> _Do this_: Copy every line, leaving nothing out and adding nothing.

______

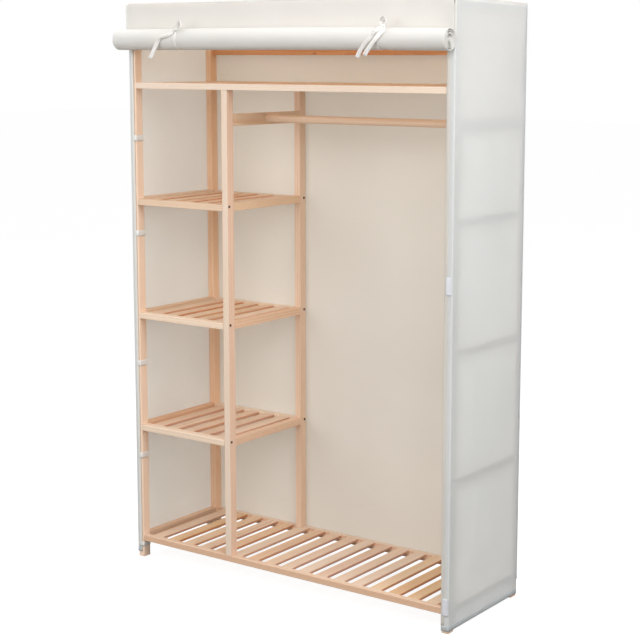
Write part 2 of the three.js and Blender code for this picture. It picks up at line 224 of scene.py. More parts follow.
# Tones of such boards' side faces: early and late wood. A knot keeps its tone there.
EDGE_WOOD = ("#F1CDAD", "#E4B48C")
BASE_FACE = ("#E8C29C", "#DBAB80")
SLAT_EDGE = ("#E3AF8C", "#CE8E69")

GRAIN_ORDER = {"x": ("Y", "Z", "X"), "y": ("X", "Z", "Y"), "z": ("X", "Y", "Z")}


def pine_figure(material, axis, tones, chance, edge_tones=None, edge_axis="X"):
    """Colour and height of pine with its grain along an axis. chance is a number for each board,
    which moves and turns the rings and shifts the tone. Faces that look along edge_axis take
    edge_tones, as a board's edge shows other wood than its face."""
    place = add(material, "ShaderNodeTexCoord")["Object"]
    parts = add(material, "ShaderNodeSeparateXYZ", [place])
    local = add(material, "ShaderNodeCombineXYZ", [parts[part] for part in GRAIN_ORDER[axis]])[0]
    board = add(material, "ShaderNodeTexWhiteNoise", {"W": chance}, noise_dimensions="1D")
    moved = add(material, "ShaderNodeVectorMath", [local, board["Color"]], operation="ADD")[0]
    turn = add(material, "ShaderNodeMath", [board["Value"], math.pi], operation="MULTIPLY")[0]
    turned = add(
        material,
        "ShaderNodeVectorRotate",
        {"Vector": moved, "Angle": turn},
        rotation_type="Z_AXIS",
    )[0]
    stretched, knot_place = [
        add(material, "ShaderNodeMapping", {"Vector": turned, "Scale": (1, 1, stretch)})[0]
        for stretch in (GRAIN_STRETCH, KNOT_STRETCH)
    ]
    rings = add(
        material,
        "ShaderNodeTexWave",
        {
            "Vector": stretched,
            "Scale": WAVE_PERIOD / RING_SPACING,
            "Distortion": 9,
            "Detail": 2,
            "Detail Scale": 0.35,
            "Detail Roughness": 0.5,
        },
        wave_profile="SAW",
    )["Fac"]
    fibres, clouds = [
        add(material, "ShaderNodeTexNoise", {"Vector": stretched, "Scale": 1 / size, "Detail": 2})["Fac"]
        for size in (FIBRE_WIDTH, WOOD_CLOUD_SIZE)
    ]
    latewood = add(material, "ShaderNodeMath", [rings, LATEWOOD_EDGE], operation="POWER")[0]
    ring_share = add(material, "ShaderNodeMapRange", [latewood, 0.0, 1.0, 0.0, LATEWOOD_SHARE])[0]
    shares = layered(
        material,
        ring_share,
        [clouds, 0.3, 0.7, -0.12, 0.3],
        [fibres, 0.3, 0.7, -0.12, 0.18],
        [board["Value"], 0.0, 1.0, -0.2, 0.35],
    )
    wood = add(material, "ShaderNodeMix", {0: shares, 6: tones[0], 7: tones[1]}, data_type="RGBA")[2]
    if edge_tones:
        normal = add(material, "ShaderNodeTexCoord")["Normal"]
        sideways = add(material, "ShaderNodeSeparateXYZ", [normal])[edge_axis]
        sideways = add(material, "ShaderNodeMath", [sideways], operation="ABSOLUTE")[0]
        in_edge = add(material, "ShaderNodeMapRange", [sideways, *EDGE_FACING, 0.0, 1.0])[0]
        edge = add(
            material,
            "ShaderNodeMix",
            {0: shares, 6: edge_tones[0], 7: edge_tones[1]},
            data_type="RGBA",
        )[2]
        wood = add(material, "ShaderNodeMix", {0: in_edge, 6: wood, 7: edge}, data_type="RGBA")[2]
    cast = add(material, "ShaderNodeSeparateColor", [board["Color"]])
    hue = add(material, "ShaderNodeMapRange", [cast[1], 0.0, 1.0, *BOARD_HUES])[0]
    saturation = add(material, "ShaderNodeMapRange", [cast[2], 0.0, 1.0, *BOARD_SATURATIONS])[0]
    wood = add(
        material,
        "ShaderNodeHueSaturation",
        {"Hue": hue, "Saturation": saturation, "Color": wood},
    )[0]
    distance = add(
        material,
        "ShaderNodeTexVoronoi",
        {"Vector": knot_place, "Scale": 1 / KNOT_SPACING, "Randomness": 1.0},
    )["Distance"]
    reach = KNOT_RADIUS / KNOT_SPACING
    knot = add(
        material,
        "ShaderNodeMapRange",
        [distance, KNOT_CORE * reach, reach, KNOT_STRENGTH, 0.0],
        interpolation_type="SMOOTHSTEP",
    )[0]
    colour = add(material, "ShaderNodeMix", {0: knot, 6: wood, 7: tones[2]}, data_type="RGBA")[2]
    height = add(material, "ShaderNodeMath", [fibres, ring_share], operation="SUBTRACT")[0]
    return colour, height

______

> _Answer for this exercise_:
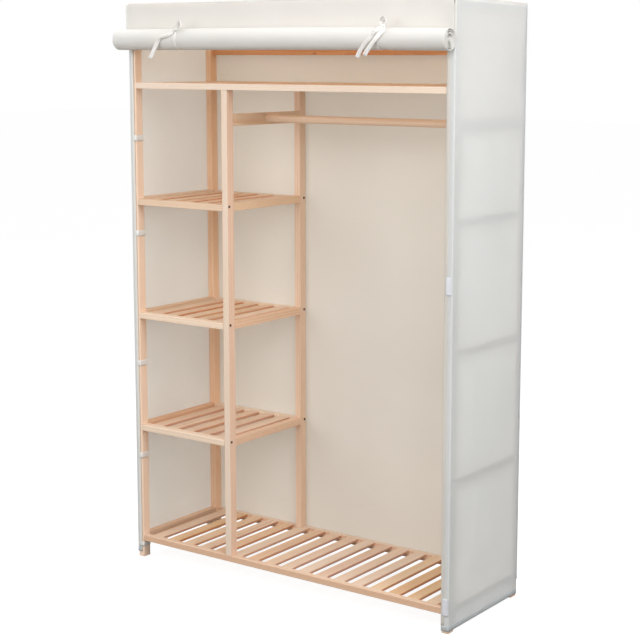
Write part 2 of the three.js and Blender code for this picture. It picks up at line 224 of scene.py. More parts follow.
# Tones of such boards' side faces: early and late wood. A knot keeps its tone there.
EDGE_WOOD = ("#F1CDAD", "#E4B48C")
BASE_FACE = ("#E8C29C", "#DBAB80")
SLAT_EDGE = ("#E3AF8C", "#CE8E69")

GRAIN_ORDER = {"x": ("Y", "Z", "X"), "y": ("X", "Z", "Y"), "z": ("X", "Y", "Z")}


def pine_figure(material, axis, tones, chance, edge_tones=None, edge_axis="X"):
    """Colour and height of pine with its grain along an axis. chance is a number for each board,
    which moves and turns the rings and shifts the tone. Faces that look along edge_axis take
    edge_tones, as a board's edge shows other wood than its face."""
    place = add(material, "ShaderNodeTexCoord")["Object"]
    parts = add(material, "ShaderNodeSeparateXYZ", [place])
    local = add(material, "ShaderNodeCombineXYZ", [parts[part] for part in GRAIN_ORDER[axis]])[0]
    board = add(material, "ShaderNodeTexWhiteNoise", {"W": chance}, noise_dimensions="1D")
    moved = add(material, "ShaderNodeVectorMath", [local, board["Color"]], operation="ADD")[0]
    turn = add(material, "ShaderNodeMath", [board["Value"], math.pi], operation="MULTIPLY")[0]
    turned = add(
        material,
        "ShaderNodeVectorRotate",
        {"Vector": moved, "Angle": turn},
        rotation_type="Z_AXIS",
    )[0]
    stretched, knot_place = [
        add(material, "ShaderNodeMapping", {"Vector": turned, "Scale": (1, 1, stretch)})[0]
        for stretch in (GRAIN_STRETCH, KNOT_STRETCH)
    ]
    rings = add(
        material,
        "ShaderNodeTexWave",
        {
            "Vector": stretched,
            "Scale": WAVE_PERIOD / RING_SPACING,
            "Distortion": 9,
            "Detail": 2,
            "Detail Scale": 0.35,
            "Detail Roughness": 0.5,
        },
        wave_profile="SAW",
    )["Fac"]
    fibres, clouds = [
        add(material, "ShaderNodeTexNoise", {"Vector": stretched, "Scale": 1 / size, "Detail": 2})["Fac"]
        for size in (FIBRE_WIDTH, WOOD_CLOUD_SIZE)
    ]
    latewood = add(material, "ShaderNodeMath", [rings, LATEWOOD_EDGE], operation="POWER")[0]
    ring_share = add(material, "ShaderNodeMapRange", [latewood, 0.0, 1.0, 0.0, LATEWOOD_SHARE])[0]
    shares = layered(
        material,
        ring_share,
        [clouds, 0.3, 0.7, -0.12, 0.3],
        [fibres, 0.3, 0.7, -0.12, 0.18],
        [board["Value"], 0.0, 1.0, -0.2, 0.35],
    )
    wood = add(material, "ShaderNodeMix", {0: shares, 6: tones[0], 7: tones[1]}, data_type="RGBA")[2]
    if edge_tones:
        normal = add(material, "ShaderNodeTexCoord")["Normal"]
        sideways = add(material, "ShaderNodeSeparateXYZ", [normal])[edge_axis]
        sideways = add(material, "ShaderNodeMath", [sideways], operation="ABSOLUTE")[0]
        in_edge = add(material, "ShaderNodeMapRange", [sideways, *EDGE_FACING, 0.0, 1.0])[0]
        edge = add(
            material,
            "ShaderNodeMix",
            {0: shares, 6: edge_tones[0], 7: edge_tones[1]},
            data_type="RGBA",
        )[2]
        wood = add(material, "ShaderNodeMix", {0: in_edge, 6: wood, 7: edge}, data_type="RGBA")[2]
    cast = add(material, "ShaderNodeSeparateColor", [board["Color"]])
    hue = add(material, "ShaderNodeMapRange", [cast[1], 0.0, 1.0, *BOARD_HUES])[0]
    saturation = add(material, "ShaderNodeMapRange", [cast[2], 0.0, 1.0, *BOARD_SATURATIONS])[0]
    wood = add(
        material,
        "ShaderNodeHueSaturation",
        {"Hue": hue, "Saturation": saturation, "Color": wood},
    )[0]
    distance = add(
        material,
        "ShaderNodeTexVoronoi",
        {"Vector": knot_place, "Scale": 1 / KNOT_SPACING, "Randomness": 1.0},
    )["Distance"]
    reach = KNOT_RADIUS / KNOT_SPACING
    knot = add(
        material,
        "ShaderNodeMapRange",
        [distance, KNOT_CORE * reach, reach, KNOT_STRENGTH, 0.0],
        interpolation_type="SMOOTHSTEP",
    )[0]
    colour = add(material, "ShaderNodeMix", {0: knot, 6: wood, 7: tones[2]}, data_type="RGBA")[2]
    height = add(material, "ShaderNodeMath", [fibres, ring_share], operation="SUBTRACT")[0]
    return colour, height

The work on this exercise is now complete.